One is that, while yes, Americans support a free market, they must recognize they are competing against economies that favor government intervention where it aides the national goal of development. In some areas, such as coordinating against external threats, US companies must work alongside the government for the benefit of the whole.

This kind of thing would have happened during the cold war in a number industries.

But in order to do that, US companies must resolve an identity crisis that has come about during the peak of globalization. That is: these companies must recognize whether they’re American and they benefit from the economy and laws of America, or they’re truly globalized institutions with loyalty only to the most advantageous market.

What could possibly cause this change in thinking? It would have to be something big and threatening for Americans?

Maybe, possibly it would be something like the rise of an aggressive superpower across the Pacific. Just a thought.

Unit 61398 – Remember that number…(More on Chinese hacking)

An interesting element in the New York Times story is the US’s increasing impatience with the Chinese in this matter.

The story says:

The United States government is planning to begin a more aggressive defense against Chinese hacking groups, starting on Tuesday. Under a directive signed by President Obama last week, the government plans to share with American Internet providers information it has gathered about the unique digital signatures of the largest of the groups, including Comment Crew and others emanating from near where Unit 61398 is based.

It goes on to note:

Obama administration officials say they are planning to tell China’s new leaders in coming weeks that the volume and sophistication of the attacks have become so intense that they threaten the fundamental relationship between Washington and Beijing.

This is where the landscape of relations between China and the US could rapidly change – if Obama’s administration takes the step. Someone in the White House must be doing the math on what kind of systemic risk this sort of hacking is to the US economy – and doing it in a time when the number of intrusions on US agencies alone rose: almost ninefold, to 48,562 in fiscal 2012 from 5,503 in 2006, according to Bloomberg.

This has to be looked at against the wider backdrop.
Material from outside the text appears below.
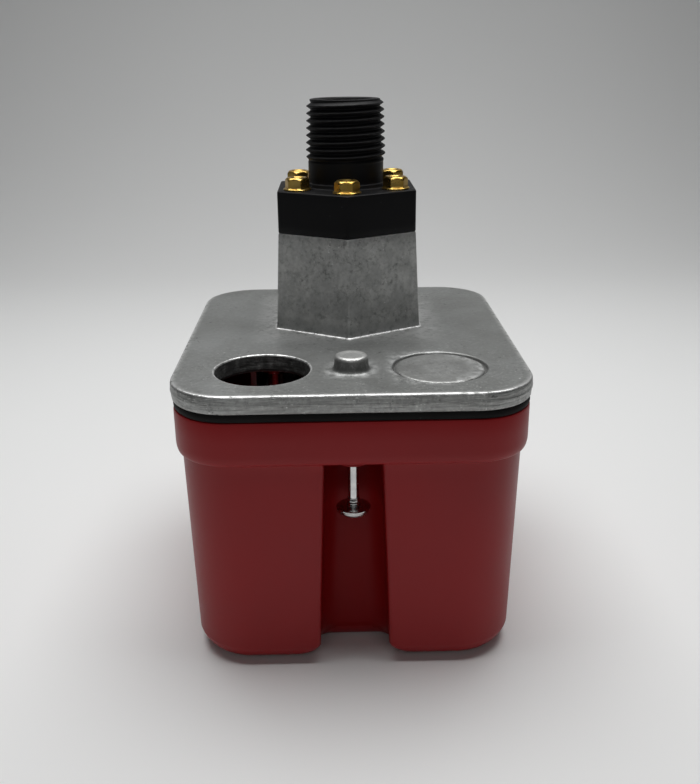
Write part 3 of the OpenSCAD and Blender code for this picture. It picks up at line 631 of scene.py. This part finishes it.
def cast_base():
    """The plate is a grid of patches: round features grow out of rectangles in it, ring by ring, and the
    outer rectangle grows out to the rounded edge and round it to the underside."""
    s = Surface()
    hx, hy = PLATE_HW - 7.7, PLATE_HD - 3.5
    kx0, kx1, ky0, ky1 = KNOCKOUT_X - 12.6, KNOCKOUT_X + 12.6, KNOCKOUT_Y - 12.6, KNOCKOUT_Y + 12.6
    sx, sy0, sy1 = 2.6, SCREW_Y - 2.6, SCREW_Y + 2.6
    bx, by0, by1 = 6.5, BOSS_Y - 6.5, BOSS_Y + 6.5
    tx, ty0, ty1 = 26.0, PORT_Y - 26.0, PORT_Y + 26.0
    xs = grid_lines([-hx, -kx1, -tx, -kx0, -bx, -sx, sx, bx, kx0, tx, kx1, hx], 1.2)
    ys = grid_lines([-hy, sy0, ky0, sy1, by0, by1, ky1, ty0, ty1, hy], 1.2)
    holes_top = [(-kx1, -kx0, ky0, ky1), (kx0, kx1, ky0, ky1), (-bx, bx, by0, by1), (-tx, tx, ty0, ty1)]
    holes_under = [(-kx1, -kx0, ky0, ky1), (-tx, tx, ty0, ty1), (-sx, sx, sy0, sy1)]
    gx, gy = np.meshgrid(xs, ys)
    mx, my = (xs[:-1] + xs[1:]) / 2, (ys[:-1] + ys[1:]) / 2
    cx, cy = np.meshgrid(mx, my)
    for z, holes in ((PLATE_TOP, holes_top), (PLATE_UNDER, holes_under)):
        skip = np.zeros(cx.shape, bool)
        for x0, x1, y0, y1 in holes:
            skip |= (cx > x0) & (cx < x1) & (cy > y0) & (cy < y1)
        s.add(np.stack([gx, gy, np.full(gx.shape, z)], -1), wrap=False, skip=skip)
    rim = patch_loop(-hx, hx, -hy, hy, xs, ys)
    mid = (PLATE_TOP + PLATE_UNDER) / 2
    edge = [(1.6, PLATE_TOP), (0.75, PLATE_TOP - 0.02), (0.4, PLATE_TOP - 0.12), (0.16, PLATE_TOP - 0.36),
            (0.12, PLATE_TOP - 0.8), (0.05, mid + 0.35), (0.02, mid + 0.16), (0.0, mid + 0.1),
            (0.0, mid - 0.1), (0.02, mid - 0.16), (0.16, mid - 0.25), (0.22, PLATE_UNDER + 0.6),
            (0.28, PLATE_UNDER + 0.25), (0.5, PLATE_UNDER + 0.03), (1.2, PLATE_UNDER)]
    rounded = [plate_edge(rim, inset, z) for inset, z in edge]
    s.add(np.array([ring(rim, PLATE_TOP)] + rounded + [ring(rim, PLATE_UNDER)]))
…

China’s strategy is to quietly overwhelm the US in many areas of competition – economic, technological, trade. Having the freedom to tap into the US’s critical infrastructure gives Beijing great strategic leverage. Stealing data and designs by the terabyte underpins the innovative burst in many of China’s industries.

For years, part of the issue for US companies was their unwillingness to talk about getting hacked for fear that it reflected poorly on their own corporate practices. That changes when you realise everyone is getting hosed down by the same guy. By illuminating the issue, US media helps put China’s real role in the systematic hacking of whole systems for plunder and gain under closer examination.

The more public this issue becomes, the more potential it has to enter into the dynamics of global diplomacy and security. It has implications far beyond China and the US, as well. If Obama’s Admin is willing to act, it will embolden less powerful countries with similar grievances, some of which could possibly be tied back to Unit 61398 in Shanghai. It becomes a talking point right alongside trade, security, currency, etc.

Basically, we’ve just exited the Kumbaya phase of globalisation. Now it’s clear that the global linkages which have been sold to people around the world brings linkages that are direct threats to the well-being of a lot of nations.